Ash Wednesday provides an opportunity to recognize one’s broken, helpless and sinful condition before God and appeal to His great love and mercy. It is the time to repent and turn away from the broken ways of this world and our own selfishness, and turn toward the love and grace of God demonstrated in Jesus. It is a time to recognize the insanity of our own ways and agendas and realize that Jesus provides a better way to live and become a life-giver, rather than a life-taker.

It is also a time to cling to Jesus as He walks humbly and vulnerably into the suffering and desolation of humanity. He doesn’t run from the danger, nor avoid the pain, but prayerfully embraces and carries the pain of the world all the way to the threshold of death, and then He actually crosses that threshold of death and opens the doorway to the new life of God’s eternal kingdom. He sacrificially gives Himself for the sake of humanity for He knows that it is the way to salvation. He knows that all the suffering and sin must be fully dealt with by His great sacrificial love, obedience and death. He has made clear on His journey that death must precede the new life He offers. Those who want to embrace this new life of Jesus must die to themselves and the old way of life in this world.

So Ash Wednesday reminds us that we, like Jesus, are on a journey toward something better, the new life of the resurrected Christ. But to get there we must walk with Jesus through the suffering and death associated with this world. We must lay down one kind of life to receive the better kind of life Jesus offers.

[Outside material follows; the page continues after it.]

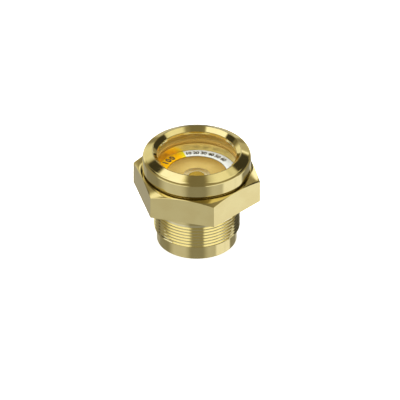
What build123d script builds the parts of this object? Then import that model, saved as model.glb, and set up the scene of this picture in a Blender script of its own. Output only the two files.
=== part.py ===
from build123d import *
import os
from math import cos, pi, radians, tan

# Screw-in sight glass with a moisture indicator, millimetres.
# The axis is +Z and the origin is the middle of the open end of the pilot.

# Screwed end: 1 3/8-18 UNEF-2A, drawn as a plain cylinder at its major diameter
thread_major_d = 34.8
thread_length = 10.6
thread_lead_chamfer = 0.5
shank_length = 5.4
pilot_step = 1.25
pilot_length = 6.0
pilot_chamfer = 0.15
flow_bore_d = 26.0
flow_bore_chamfer = 0.5

# Spanner hexagon, chamfered on its top side only
hex_across_flats = 46.0
hex_height = 11.0
hex_chamfer_inset = 0.3
hex_chamfer_angle = 22.0

# Backing groove for the rolling tool. Its diameter sets the head: the collar stands
# out from it, and the glass pocket leaves a wall inside it.
groove_d = 41.0
groove_depth = 1.5
groove_wall = 2.15
groove_height = 0.95
groove_root_radius = 0.3

# Collar and its lip, rolled inwards over the glass
collar_height = 8.1
collar_foot_radius = 0.25
shoulder_drop = 1.65
shoulder_inset = 0.75
shoulder_radius = 1.7
crest_setback = 4.1
crest_radius = 0.4
lip_overlap = 2.2
lip_edge_drop = 1.65
lip_edge_radius = 0.4
lip_edge_thickness = 1.2

# Glass and the two seals that clamp it
glass_thickness = 6.5
glass_edge_chamfer = 0.4
glass_side_clearance = 0.1
lip_washer_thickness = 0.5
lip_washer_setback = 0.3
seat_gasket_thickness = 1.0
seat_gasket_setback = 0.1
seal_side_clearance = 0.1

# Drawn indicator cup
gasket_ledge_width = 1.3
cup_sheet = 0.5
cup_height = 4.2
cup_side_clearance = 0.05
cup_top_clearance = 0.2
cup_corner_radius = 0.35
label_shelf_width = 4.3
dish_depth = 1.3
dish_floor_margin = 0.15
dish_side_clearance = 0.8
dish_foot_clearance = 0.4

# Printed label ring
label_thickness = 0.3
label_side_clearance = 0.1
label_bore_clearance = 0.1

# Ferrule and moisture element in the middle of the dish
ferrule_hole_d = 6.4
ferrule_wall = 0.6
ferrule_flange_width = 1.85
ferrule_flange_thickness = 0.3
ferrule_swage_width = 0.7
ferrule_swage_thickness = 0.4
ferrule_foot_thickness = 0.3
ferrule_foot_width = 0.7
ferrule_side_clearance = 0.05
ferrule_edge_radius = 0.12
element_thickness = 0.9
element_side_clearance = 0.05
element_crown = 0.1

# Heights worked out from the sizes above
thread_bottom = pilot_length
shank_bottom = thread_bottom + thread_length
hex_bottom = shank_bottom + shank_length
hex_top = hex_bottom + hex_height
collar_bottom = hex_top + groove_height
crest_height = collar_bottom + collar_height
lip_edge_height = crest_height - lip_edge_drop
lip_underside = lip_edge_height - lip_edge_thickness
glass_top = lip_underside - lip_washer_thickness
glass_bottom = glass_top - glass_thickness
gasket_ledge = glass_bottom - seat_gasket_thickness
cup_top = gasket_ledge - cup_top_clearance
cup_seat = cup_top - cup_height
label_bottom = cup_seat + cup_sheet
dish_floor = label_bottom - dish_depth
dish_underside = dish_floor - cup_sheet
swage_bottom = dish_underside - ferrule_swage_thickness
element_bottom = dish_floor + ferrule_flange_thickness - element_crown - element_thickness
ferrule_foot = element_bottom - ferrule_foot_thickness
relief_bottom = ferrule_foot - dish_foot_clearance

# Radii worked out from the sizes above
thread_r = thread_major_d / 2
pilot_r = thread_r - pilot_step
flow_r = flow_bore_d / 2
groove_r = groove_d / 2
collar_r = groove_r + groove_depth
crest_r = collar_r - crest_setback
pocket_r = groove_r - groove_wall
glass_r = pocket_r - glass_side_clearance
lip_r = glass_r - lip_overlap
seal_r = pocket_r - seal_side_clearance
cup_pocket_r = pocket_r - gasket_ledge_width
cup_outer_r = cup_pocket_r - cup_side_clearance
cup_bore_r = cup_outer_r - cup_sheet
ferrule_hole_r = ferrule_hole_d / 2
ferrule_barrel_r = ferrule_hole_r + ferrule_wall
ferrule_flange_r = ferrule_barrel_r + ferrule_flange_width
dish_rim_r = cup_bore_r - label_shelf_width
relief_r = dish_rim_r + dish_side_clearance
dish_floor_r = ferrule_flange_r + dish_floor_margin
dish_hole_r = ferrule_barrel_r + ferrule_side_clearance


def corner(profile, radius, height):
    """Vertex of a profile that lies nearest to a radius and a height."""
    return min(
        profile.vertices(),
        key=lambda v: (v.X - radius) ** 2 + (v.Y - height) ** 2,
    )


def rounded(profile, radius, *places):
    """Profile with one fillet radius at each (radius, height) place."""
    return fillet([corner(profile, *place) for place in places], radius)


def turned(profile):
    """Solid turned about +Z from a profile drawn as (radius, height)."""
    return revolve(Plane.XZ * profile, Axis.Z)


def outline(*points):
    """Closed flat profile through (radius, height) points."""
    return make_face(Polyline(*points, close=True))


def stem():
    """Pilot, threaded length and plain shank, up into the hexagon."""
    profile = outline(
        (0, 0),
        (pilot_r - pilot_chamfer, 0),
        (pilot_r, pilot_chamfer),
        (pilot_r, thread_bottom),
        (thread_r - thread_lead_chamfer, thread_bottom),
        (thread_r, thread_bottom + thread_lead_chamfer),
        (thread_r, hex_bottom + hex_height / 2),
        (0, hex_bottom + hex_height / 2),
    )
    return turned(profile)


def hexagon():
    """Spanner flats, with a conical chamfer over the top corners."""
    flat_r = hex_across_flats / 2
    corner_r = flat_r / cos(pi / 6)
    chamfer_r = flat_r - hex_chamfer_inset
    chamfer_drop = (corner_r - chamfer_r) * tan(radians(hex_chamfer_angle))
    blank = turned(
        outline(
            (0, hex_bottom),
            (corner_r, hex_bottom),
            (corner_r, hex_top - chamfer_drop),
            (chamfer_r, hex_top),
            (0, hex_top),
        )
    )
    flats = RegularPolygon(flat_r, 6, major_radius=False, rotation=30)
    prism = Pos(0, 0, hex_bottom) * extrude(flats, hex_height)
    return blank & prism


def collar():
    """Groove and collar, with the lip rolled in over the glass."""
    shoulder_height = crest_height - shoulder_drop
    wall_top = (collar_r, shoulder_height - shoulder_inset)
    shoulder = (collar_r - shoulder_inset, shoulder_height)
    profile = outline(
        (0, hex_bottom + hex_height / 2),
        (groove_r, hex_bottom + hex_height / 2),
        (groove_r, collar_bottom),
        (collar_r, collar_bottom),
        wall_top,
        shoulder,
        (crest_r, crest_height),
        (lip_r, lip_edge_height),
        (0, lip_edge_height),
    )
    profile = rounded(profile, groove_root_radius, (groove_r, collar_bottom))
    profile = rounded(profile, collar_foot_radius, (collar_r, collar_bottom))
    profile = rounded(profile, shoulder_radius, wall_top, shoulder)
    profile = rounded(profile, crest_radius, (crest_r, crest_height))
    return turned(profile)


def flow_bore():
    """Through bore of the stem, up to the seat of the cup."""
    profile = outline(
        (0, 0),
        (flow_r + flow_bore_chamfer, 0),
        (flow_r, flow_bore_chamfer),
        (flow_r, cup_seat),
        (0, cup_seat),
    )
    return turned(profile)


def recess():
    """Relief under the dish, cup bore, glass pocket and lip bore, cut as one."""
    top = crest_height + 1
    slope = lip_edge_drop / (crest_r - lip_r)
    profile = outline(
        (0, relief_bottom),
        (relief_r, relief_bottom),
        (relief_r, cup_seat),
        (cup_pocket_r, cup_seat),
        (cup_pocket_r, gasket_ledge),
        (pocket_r, gasket_ledge),
        (pocket_r, lip_underside),
        (lip_r, lip_underside),
        (lip_r, lip_edge_height - lip_edge_radius),
        (lip_r + lip_edge_radius, lip_edge_height + slope * lip_edge_radius),
        (lip_r + lip_edge_radius, top),
        (0, top),
    )
    profile = rounded(
        profile,
        lip_edge_radius,
        (lip_r, lip_edge_height - lip_edge_radius),
    )
    return turned(profile)


def make_body():
    """Brass body, turned from hexagon bar in one piece."""
    return stem() + hexagon() + collar() - flow_bore() - recess()


def make_glass():
    """Flat glass disc with ground edges."""
    inner_r = glass_r - glass_edge_chamfer
    profile = outline(
        (0, glass_bottom),
        (inner_r, glass_bottom),
        (glass_r, glass_bottom + glass_edge_chamfer),
        (glass_r, glass_top - glass_edge_chamfer),
        (inner_r, glass_top),
        (0, glass_top),
    )
    return turned(profile)


def flat_ring(bore_r, outer_r, bottom, thickness):
    """Flat seal or label ring."""
    profile = outline(
        (bore_r, bottom),
        (outer_r, bottom),
        (outer_r, bottom + thickness),
        (bore_r, bottom + thickness),
    )
    return turned(profile)


def make_lip_washer():
    """Thin seal between the rolled lip and the glass."""
    bore_r = lip_r + lip_washer_setback
    return flat_ring(bore_r, seal_r, glass_top, lip_washer_thickness)


def make_seat_gasket():
    """Seal under the glass, which also traps the cup."""
    bore_r = cup_bore_r + seat_gasket_setback
    return flat_ring(bore_r, seal_r, gasket_ledge, seat_gasket_thickness)


def make_cup():
    """Drawn cup: upright wall, label shelf and dished centre."""
    profile = outline(
        (dish_hole_r, dish_underside),
        (dish_floor_r, dish_underside),
        (dish_rim_r, cup_seat),
        (cup_outer_r, cup_seat),
        (cup_outer_r, cup_top),
        (cup_bore_r, cup_top),
        (cup_bore_r, label_bottom),
        (dish_rim_r, label_bottom),
        (dish_floor_r, dish_floor),
        (dish_hole_r, dish_floor),
    )
    profile = rounded(profile, cup_corner_radius, (cup_outer_r, cup_seat))
    bends = (
        (dish_floor_r, dish_underside),
        (dish_rim_r, cup_seat),
        (dish_rim_r, label_bottom),
        (dish_floor_r, dish_floor),
    )
    profile = rounded(profile, cup_sheet, *bends)
    return turned(profile)


def make_label():
    """Printed ring that lies on the shelf of the cup."""
    bore_r = dish_rim_r + label_bore_clearance
    outer_r = cup_bore_r - label_side_clearance
    return flat_ring(bore_r, outer_r, label_bottom, label_thickness)


def make_ferrule():
    """Flanged ferrule, swaged out under the dish and in under the element."""
    hole_r = ferrule_hole_r
    barrel_r = ferrule_barrel_r
    flange_r = ferrule_flange_r
    swage_r = barrel_r + ferrule_swage_width
    foot_hole_r = hole_r - ferrule_foot_width
    flange_top = dish_floor + ferrule_flange_thickness
    profile = outline(
        (foot_hole_r, ferrule_foot),
        (barrel_r, ferrule_foot),
        (barrel_r, swage_bottom),
        (swage_r, swage_bottom),
        (swage_r, dish_underside),
        (barrel_r, dish_underside),
        (barrel_r, dish_floor),
        (flange_r, dish_floor),
        (flange_r, flange_top),
        (hole_r, flange_top),
        (hole_r, element_bottom),
        (foot_hole_r, element_bottom),
    )
    edges = ((flange_r, flange_top), (hole_r, flange_top), (swage_r, swage_bottom))
    profile = rounded(profile, ferrule_edge_radius, *edges)
    return turned(profile)


def make_element():
    """Moisture element, slightly crowned, held in the ferrule."""
    radius = ferrule_hole_r - element_side_clearance
    rim_height = element_bottom + element_thickness
    crown = RadiusArc(
        (radius, rim_height),
        (-radius, rim_height),
        -(radius**2 + element_crown**2) / (2 * element_crown),
    )
    sides = Polyline(
        (-radius, rim_height),
        (-radius, element_bottom),
        (radius, element_bottom),
        (radius, rim_height),
    )
    half = Rectangle(2 * radius, 4 * element_thickness, align=(Align.MIN, Align.CENTER))
    profile = make_face(crown + sides) & (Pos(0, rim_height) * half)
    return turned(profile)


parts = {
    "body": make_body(),
    "sight_glass": make_glass(),
    "lip_washer": make_lip_washer(),
    "seat_gasket": make_seat_gasket(),
    "indicator_cup": make_cup(),
    "indicator_label": make_label(),
    "indicator_ferrule": make_ferrule(),
    "moisture_element": make_element(),
}

os.makedirs("parts", exist_ok=True)
for name, shape in parts.items():
    export_step(shape, f"parts/{name}.step")
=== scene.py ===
from math import acos, cos, hypot, pi, radians, sin, tan

import bpy
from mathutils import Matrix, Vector


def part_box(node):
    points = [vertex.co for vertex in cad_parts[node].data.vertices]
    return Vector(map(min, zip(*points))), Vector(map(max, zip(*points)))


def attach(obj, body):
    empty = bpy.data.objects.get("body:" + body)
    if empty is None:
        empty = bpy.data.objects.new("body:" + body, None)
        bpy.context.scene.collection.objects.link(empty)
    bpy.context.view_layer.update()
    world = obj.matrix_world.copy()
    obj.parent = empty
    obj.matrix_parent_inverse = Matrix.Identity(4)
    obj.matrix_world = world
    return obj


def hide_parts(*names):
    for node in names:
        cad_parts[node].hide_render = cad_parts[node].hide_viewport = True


# Screw-in sight glass. The axis is +Z, the end of the pilot stands on z 0, and all sizes are in millimetres
# until they reach Blender, which works in metres.
mm = 0.001
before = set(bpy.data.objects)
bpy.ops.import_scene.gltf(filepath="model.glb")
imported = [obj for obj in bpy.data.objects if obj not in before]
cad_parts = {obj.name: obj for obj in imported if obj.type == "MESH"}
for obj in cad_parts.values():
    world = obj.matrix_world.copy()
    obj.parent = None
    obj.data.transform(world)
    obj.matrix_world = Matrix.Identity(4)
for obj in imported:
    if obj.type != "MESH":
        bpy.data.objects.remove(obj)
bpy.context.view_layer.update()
print("frame loaded:", ", ".join(sorted(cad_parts)))


def extent(node):
    # outer radius, lowest and highest point of a turned CAD piece, in millimetres
    low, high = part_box(node)
    return round(high.x / mm, 3), round(low.z / mm, 3), round(high.z / mm, 3)


flatRadius = extent("body")[0]  # half the spanner size, because the flats face +X and -X
glassRadius, glassBottom, glassTop = extent("sight_glass")
washerRadius, washerBottom, washerTop = extent("lip_washer")
gasketRadius, gasketBottom, gasketTop = extent("seat_gasket")
cupRadius, cupBottom, cupTop = extent("indicator_cup")
labelRadius, labelBottom, labelTop = extent("indicator_label")
ferruleRadius, ferruleBottom, ferruleTop = extent("indicator_ferrule")
elementRadius, elementBottom, elementTop = extent("moisture_element")
seatGap = 0.01  # pieces that touch stay this far apart, so that no faces coincide
mergeGap = 0.001


# Modelling helpers

def startLine(name, place):
    # a new piece that is one vertex, in the plane of radius and height
    bpy.ops.object.select_all(action="DESELECT")
    bpy.ops.mesh.primitive_plane_add(size=mm, location=(0, 0, 0))
    piece = bpy.context.object
    piece.name = name
    piece.data.name = name
    bpy.ops.object.mode_set(mode="EDIT")
    bpy.ops.mesh.select_mode(type="VERT")
    bpy.ops.mesh.select_all(action="SELECT")
    bpy.ops.mesh.merge(type="CENTER")
    bpy.ops.transform.translate(value=(place[0] * mm, 0, place[1] * mm))
    return piece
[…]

I find that this is not easy to do. I want to hold on to the old life. It is a life I have grown accustomed to, understand to some degree, and have grown extremely comfortable navigating. But, no matter how much I try, the comforts and satisfaction I find in this world never lasts very long and they have far too many hidden costs. In the end I am left empty and dissatisfied. My deepest hungers remain unsatisfied and I too often try to find relief in things that have an extremely limited shelf life.

In this season of Lent we practice letting go of our illusions and fantasies regarding this life and embracing the way of Jesus, no matter where it leads, knowing that ultimately His destination is the best. We have an opportunity to pause and practice things that push into our perceived and illusory comfort. We have the opportunity to practice opening our hands, releasing our grip on the old ways of life associated with this world, and receiving the way and life Jesus offers to us. But, until we let go and open our hands it will be difficult to receive anything.

Jesus shares that in repentance we are not turning toward one who seeks to condemn and destroy us, but to the one who seeks to perform the miracle we truly need. To receive the miracle of life we must open our hands and loosen our grip on the illusions of satisfaction, security, power, wealth, and ultimately of the life promoted in this world.

In this season I encourage you to take the opportunity to practice loosening your grip and opening your hands. Whatever you are holding on to for security in this world will not suffice in the world to come. Loosen your grip on this world and cling instead to Jesus on this journey. Though there is danger ahead He accompanies you in love and He promises there is a new and better life to come for those who follow Him.